Behind Halyk’s rise lies a relatively simple and old-fashioned concept, one that has been largely forgotten in the years of global plenty: avoid excessive risks; lend only to those corporations and interests able or likely to repay their loans; and use the profit to steadily grow other service offerings. And behind this thinking at Halyk sits a single figure, the bank’s chairman of the management board and chief executive, Grigoriy Marchenko.

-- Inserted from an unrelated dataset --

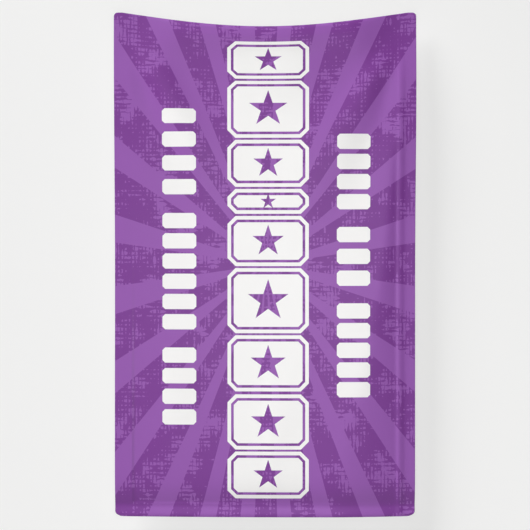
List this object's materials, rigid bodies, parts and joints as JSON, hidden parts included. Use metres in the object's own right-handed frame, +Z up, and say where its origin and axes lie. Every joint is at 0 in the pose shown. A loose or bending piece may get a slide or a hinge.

When Marchenko was employed by Halyk in January 2005, he wasn’t exactly short of competing offers. The first time he "announced a tender" for himself, as he puts it, in 1997, he had already served as a vice-chairman at the Kazakh central bank, and as head of the National Commission on Securities. Thirty-eight bids for his services flooded in, and Marchenko picked Deutsche Bank out of the pile. Eight years later, after a five-year stint serving as chairman of the National Bank, Marchenko again put himself on offer. This time, as he admits, fewer bids rolled in, but he picked out Halyk’s name.
"I could see that the bank was still developing but I could also see that it had so much potential, particularly in cross-selling our services," says Marchenko, speaking at his office on Ablai Khan Avenue in Almaty. "In my opinion, Halyk then had far more potential than the other [Kazakh] banks, and still does."
He has been proved right, although it has taken a market slowdown and the liquidity crunch at rival institutions to justify his strategy of studied caution, which was criticized as the market boomed in 2005 to 2007. Marchenko had decided at the beginning of his tenure to opt for a super-conservative approach to lending, warning that the furious overseas borrowing strategy pursued by rivals BTA and Kazkommertsbank would come back to haunt them. So it has proved: Halyk’s two chief local rivals began 2008 owing a combined $3.5 billion in foreign debt obligations. Investors and customers alike flocked to Halyk bank: the former attracted by its appearance as a haven sheltered from risk; the latter by its determination to continue lending in late 2007 and early 2008, even as other banks were shutting the door on new customers, or buying out loans from existing clients.
"While the markets were good, outside investors couldn’t see the difference between the Kazakh banks – to many, they all looked like the same animal with nine or 10 different heads on," says Marchenko. "After the August [2007] correction, other banks had funding problems, and were closed to new lending. We weren’t, and so the US sub-prime crisis was good for us. And there was a substantial flight to quality, as customers came to join us from other banks." Halyk was also able to raise fresh capital – an avenue closed to others. Aside from the Eurobond, Halyk closed a $200 million syndicated loan structured over one year with an option to extend for a further year on August 19. Another reason Halyk has done better than its peers, adds Marchenko: better management. "There’s a substantial difference between Kazakh banks. We have a good healthy mix, with lots of bankers with experience at foreign companies. Three of our nine officials at executive level were previously at ABN Amro (now RBS Kazakhstan). We’re better off than other banks, most of which are staffed by people who grew up through the ranks."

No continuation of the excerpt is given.